Are advisers better off self-employed?
"I took into account the fact that my employer was earning a lot of money and I wasn't. The idea was that I could earn more by doing the same things," he explains.
This is a common assumption among advisers and other professionals, yet by Catt's own admission it is notoriously difficult to confirm.
This, in part, is because there are a number of ways a self-employed adviser can earn their income: as a fully autonomous business owner, as part of a network or as a self-employed member of another advisory firm. Which is preferable in terms of remuneration is debatable.
Simon Webster, managing director of Facts & Figures, claims that once generating leads and dealing with compliance is taken into account, a self-employed adviser running his own practice will typically earn the same as a self-employed adviser working within another firm; around 60% of the value of the business they write.
While Webster's estimates may not be universal, with employed advisers earning around 40% of the value of the business they write, it would seem reasonable to assume a self-employed adviser will earn more.

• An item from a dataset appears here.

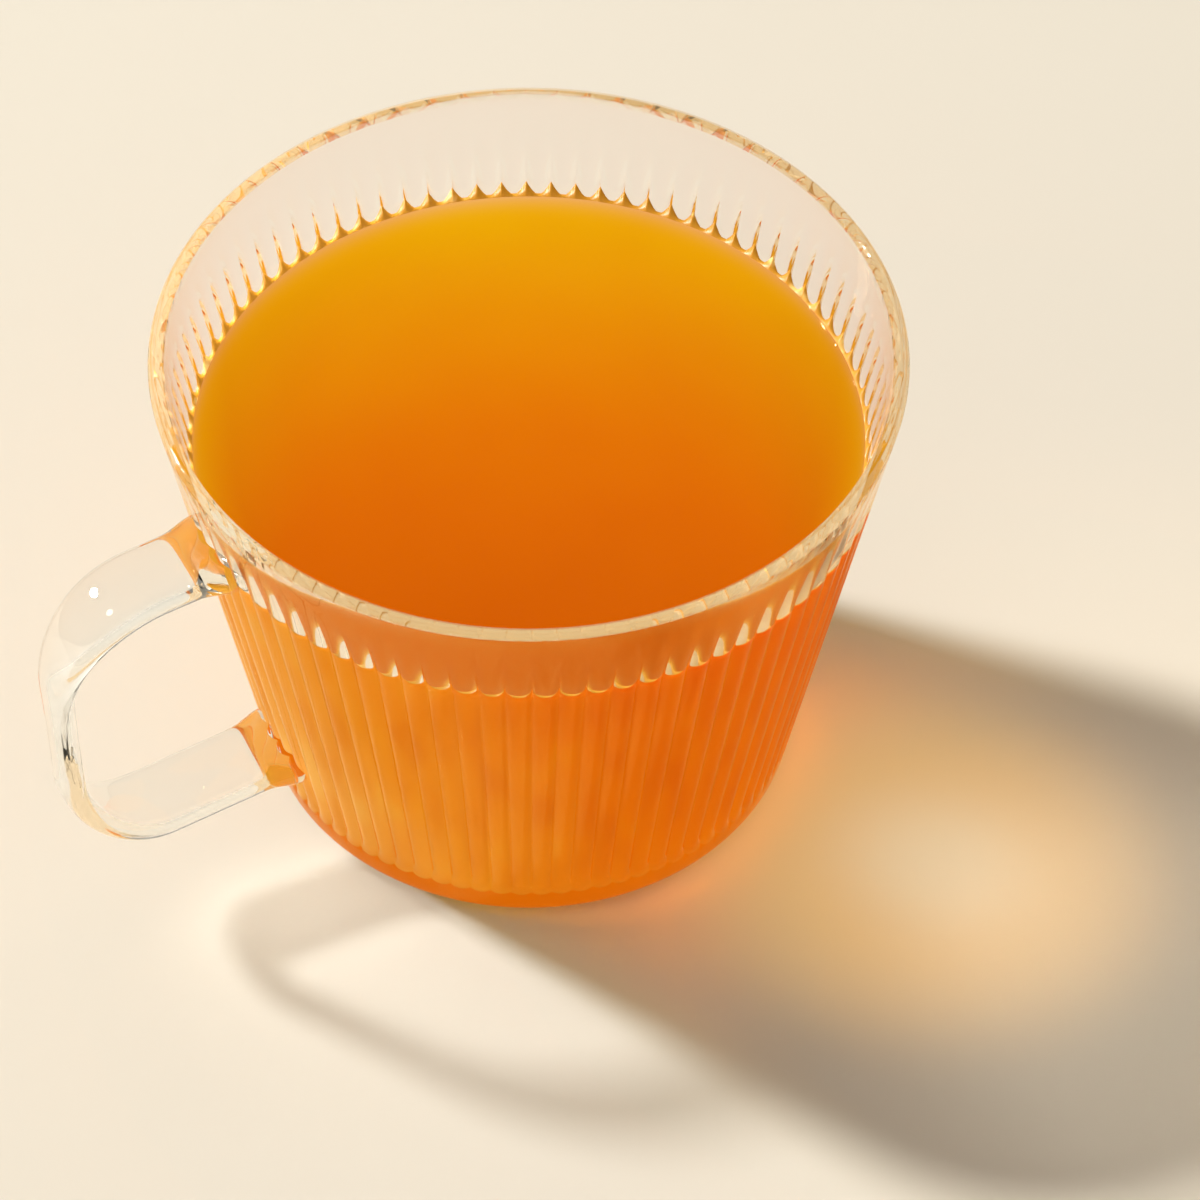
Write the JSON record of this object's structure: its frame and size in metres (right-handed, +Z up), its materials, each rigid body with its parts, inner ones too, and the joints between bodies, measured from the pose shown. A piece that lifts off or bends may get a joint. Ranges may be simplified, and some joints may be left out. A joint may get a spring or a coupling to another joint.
{
  "type": "glass cup of tea",
  "caption": "Clear ribbed glass cup with a flat strap handle, tapering to a rounded base and filled with amber tea to below the rim.",
  "frame": {"origin": "centre of the base, on the surface the cup stands on", "axes": "+Z up along the cup's axis, the handle along -X, so +X points away from the handle"},
  "size_m": [0.1166, 0.0956, 0.0702],
  "materials": {
    "clear_glass": "polished, ribbed outside",
    "amber_tea": "clear amber liquid with a still surface"
  },
  "bodies": {
    "root": {"glass_cup": "clear_glass", "tea": "amber_tea"}
  },
  "joints": []
}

However, a recent survey conducted by financial services recruitment firm BWD revealed that, on average, self-employed advisers earned 3.7% less than employed advisers in 2012. The survey of 500 advisers found those that were self-employed earned an average of £60,533 in 2012, compared to £62,838 for their employed counterparts.
However, as Catt observes, the tax benefits that come with being self-employed can often make all the difference to an adviser's income.
"When you are employed, all of your income is declared taxable. If you are self-employed, you declare your gross income but then you can deduct various things from it, so you're actually only taxed on a net amount. That invariably means you pay considerably less tax," he says.